No julgamento da apelação criminal nº 340.630-6, ocorrido na Segunda Câmara Criminal do Tribunal de Alçada de Minas Gerais, o desembargador Alexandre Victor de Carvalho apresentou um voto dissidente emblemático. O caso tratava do furto de peças de roupa infantil cometido por dois réus, sendo um deles pai de um recém-nascido. A controvérsia girava em torno da aplicação do princípio da insignificância e da possibilidade de absolvição em razão do pequeno valor da res furtiva.
Enquanto a maioria do colegiado manteve a condenação com a aplicação do privilégio do art. 155, § 2º do Código Penal, o desembargador votou pela absolvição, fundamentando-se em uma análise humanizada, proporcional e constitucional do Direito Penal. Essa decisão reafirma a importância do papel crítico do magistrado diante da aplicação literal da lei penal.
Princípio da insignificância no voto do desembargador
O voto do desembargador Alexandre Victor de Carvalho defendeu a aplicação do princípio da insignificância como fundamento para absolvição nos casos em que a conduta praticada não representa ofensa penal relevante ao bem jurídico tutelado. Segundo ele, a tentativa de furto de roupas infantis no valor de aproximadamente R$ 111,00, sem violência ou grave ameaça, e com imediata restituição dos bens à vítima, não justificaria a imposição da pena privativa de liberdade.

O desembargador reforçou que a função do Direito Penal deve ser limitada à proteção de bens jurídicos relevantes, não se prestando à punição de condutas que não causam lesão significativa. Ao citar precedentes do STJ, argumentou que o Estado Democrático de Direito exige a exclusão das chamadas bagatelas penais, especialmente quando se está diante de um delito cometido por um pai em busca de roupas para sua filha recém-nascida. A punição, nesse contexto, seria desproporcional e socialmente contraproducente.

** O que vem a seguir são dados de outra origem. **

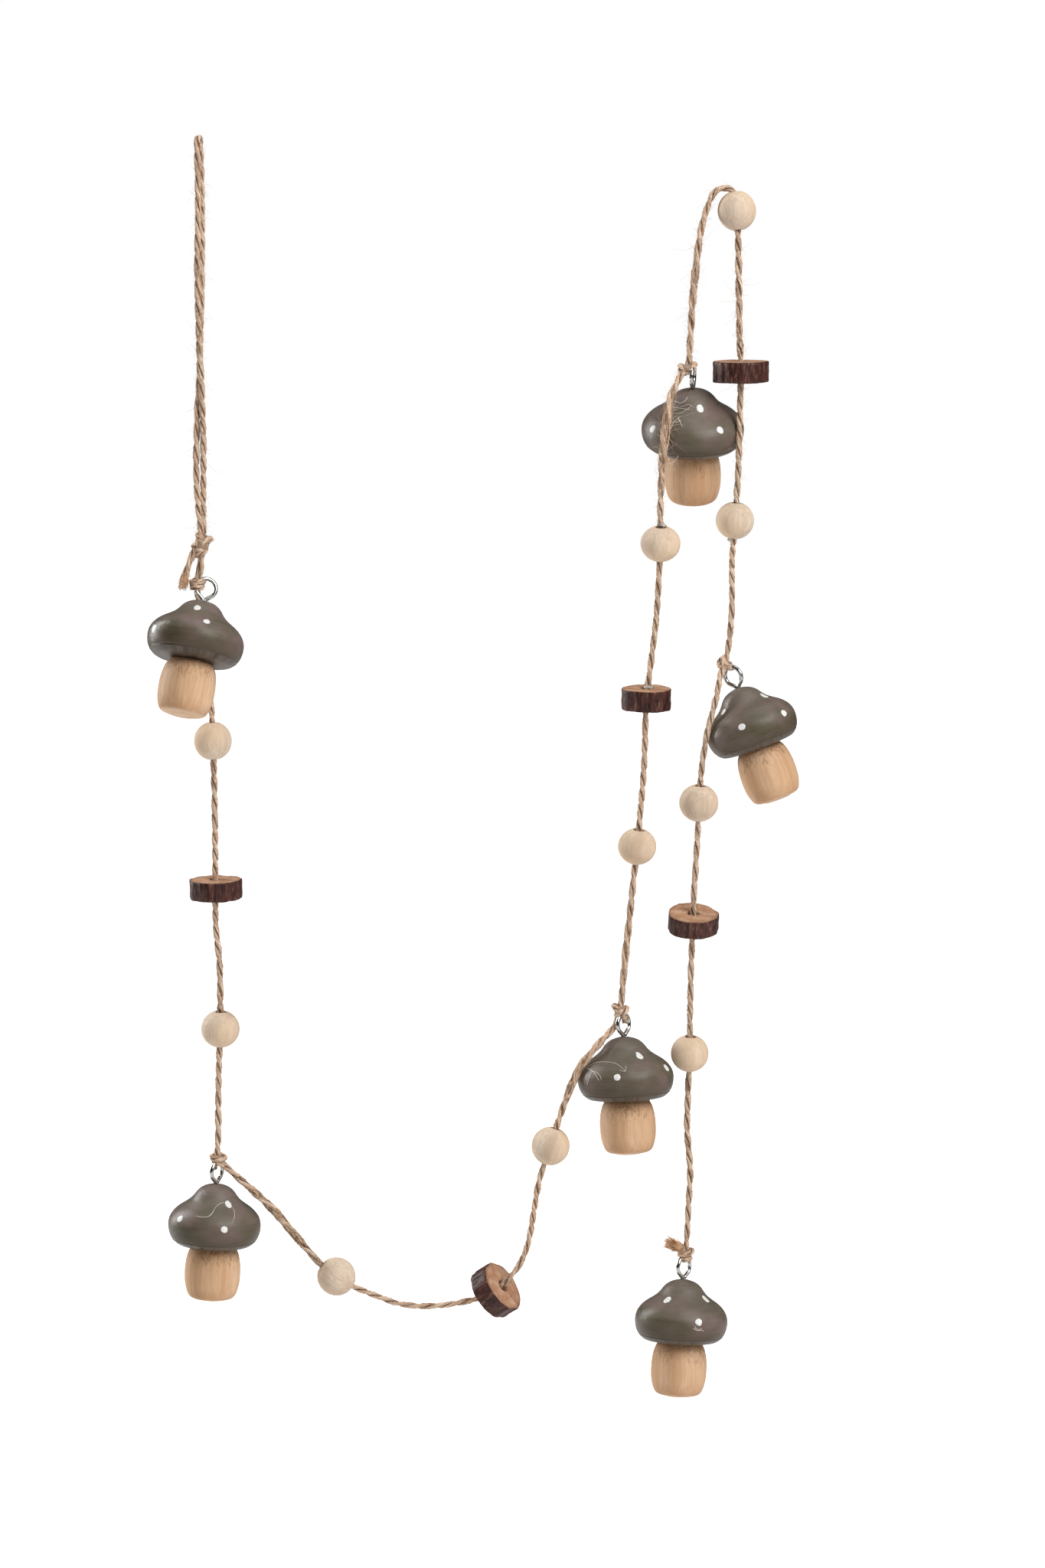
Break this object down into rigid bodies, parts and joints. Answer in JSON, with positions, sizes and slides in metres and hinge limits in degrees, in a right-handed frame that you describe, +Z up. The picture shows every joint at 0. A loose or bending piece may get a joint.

A ausência de dolo da ré e a crítica à presunção de responsabilidade
Outro ponto central do voto do desembargador Alexandre Victor de Carvalho foi a análise da participação de uma ré. Ele entendeu que não havia prova suficiente de que ela tivesse efetivamente participado do crime, pois o co-réu assumiu toda a responsabilidade, afirmando que ela apenas o acompanhava. Para o magistrado, a condenação com base apenas na presença no local e no relacionamento entre os acusados viola os princípios da presunção de inocência e da necessidade de prova da autoria.
O desembargador destacou que o concurso de pessoas exige liame subjetivo e relevância causal da conduta de cada agente, o que não ficou demonstrado nos autos. Dessa forma, absolveu a apelante por ausência de provas e reafirmou que o Direito Penal não pode admitir condenações por presunção. Essa visão reforça o compromisso do desembargador com os direitos fundamentais e a exigência de provas concretas para se impor uma sanção penal, evitando o uso simbólico e injusto do processo penal.
O papel da sanção penal e a crítica ao encarceramento de casos bagatelas
Em seu voto, o desembargador Alexandre Victor de Carvalho também apresentou severas críticas à política de encarceramento adotada para delitos de menor potencial ofensivo. Para ele, submeter uma pessoa a quase dois anos de prisão por um furto de valor ínfimo, sem prejuízo efetivo à vítima, representa não apenas um desvio da função do sistema penal, mas também uma afronta à dignidade humana. A pena, nesse caso, cumpre um papel meramente retributivo, desproporcional e incapaz de promover justiça.
Ao invocar doutrinas garantistas e o princípio da intervenção mínima, o desembargador defendeu a substituição da pena privativa de liberdade por sanções alternativas ou administrativas. Enjaular alguém por uma conduta de tão baixa reprovabilidade, segundo ele, apenas alimenta o ciclo da marginalização, fragilizando ainda mais o já combalido sistema penitenciário brasileiro. Sua posição reafirma a necessidade de racionalização do uso do Direito Penal, preservando-o para os casos realmente graves.
Em resumo, o voto vencido do desembargador Alexandre Victor de Carvalho no processo de apelação criminal nº 340.630-6 é um marco no debate sobre a aplicação do princípio da insignificância no Direito Penal brasileiro. Com fundamentação sólida, ele defendeu a atipicidade da conduta diante da baixa lesividade ao bem jurídico tutelado, a ausência de prova da coautoria da ré e a necessidade de sanções proporcionais e humanizadas. Sua posição evidenciou um olhar atento às garantias constitucionais.